March 9, from a Sarasota resident: “I have been a practicing emergency-room physician now for 31 years, the last 10 of which have been here in Sarasota … No one can deny the immeasurable pain this loss has had on the Chen family, but while their desire to do something to give some meaning to this tragedy is certainly understandable, I think that the solution they propose is based on emotion rather than logic … The problem here was not drinking on Siesta Key beach, any more than there is a problem drinking alcohol at home, in restaurants, in bars, at Tropicana Field (in St. Petersburg) or at Raymond James Stadium (in Tampa) … The societal problem here is drinking alcohol to the point of being intoxicated and then irresponsibly getting behind the wheel of a motor vehicle … ”

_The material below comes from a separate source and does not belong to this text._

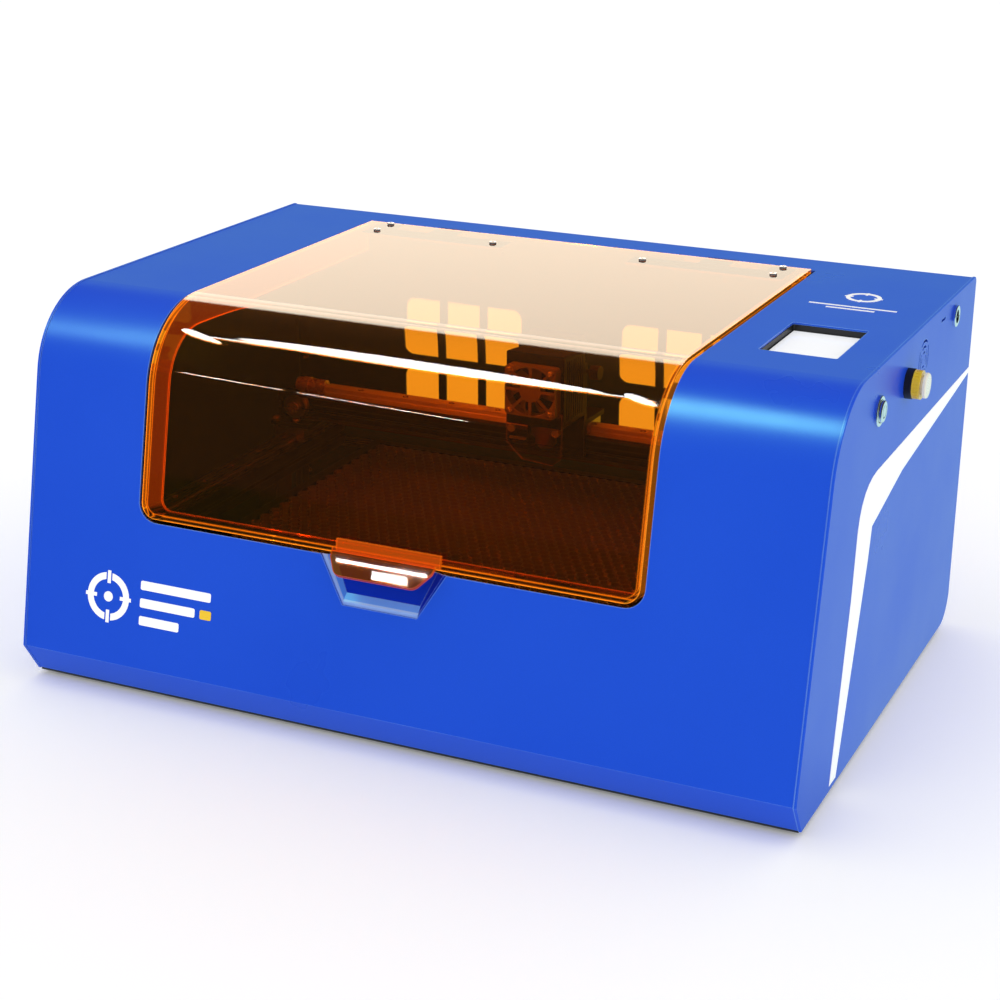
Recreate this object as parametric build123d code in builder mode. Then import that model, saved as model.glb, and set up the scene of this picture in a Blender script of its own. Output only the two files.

March 8, from a Sarasota resident: “Please do not ban alcohol on Sarasota beaches. My family and I love the beaches here … There is nothing better than a glass of wine or a beer with friends and family on the beach at sunset. We have the No. 1 beach in the (United States). Please don’t take away our right to enjoy a drink while enjoying it.”

March 8, from an Osprey resident: “I think the idea of banning alcohol on Siesta Beach is not only a bad idea, it is also discriminatory based on your economic status. A ban on drinking at the public beach would restrict drinking to those who own property on the beach or have a boat, or restrict drinking on the beach to buying drinks at a beachfront bar.”

Feb. 29, from a Sarasota resident: “I disagree with those who suggest that consuming alcohol on the beach is a protected right. I’m not against alcohol in general, as I drink wine and beer in moderation myself regularly … Most people do not drink at the beach, and those who do should accept the rights of those who don’t (and who want) to be in a sober environment.”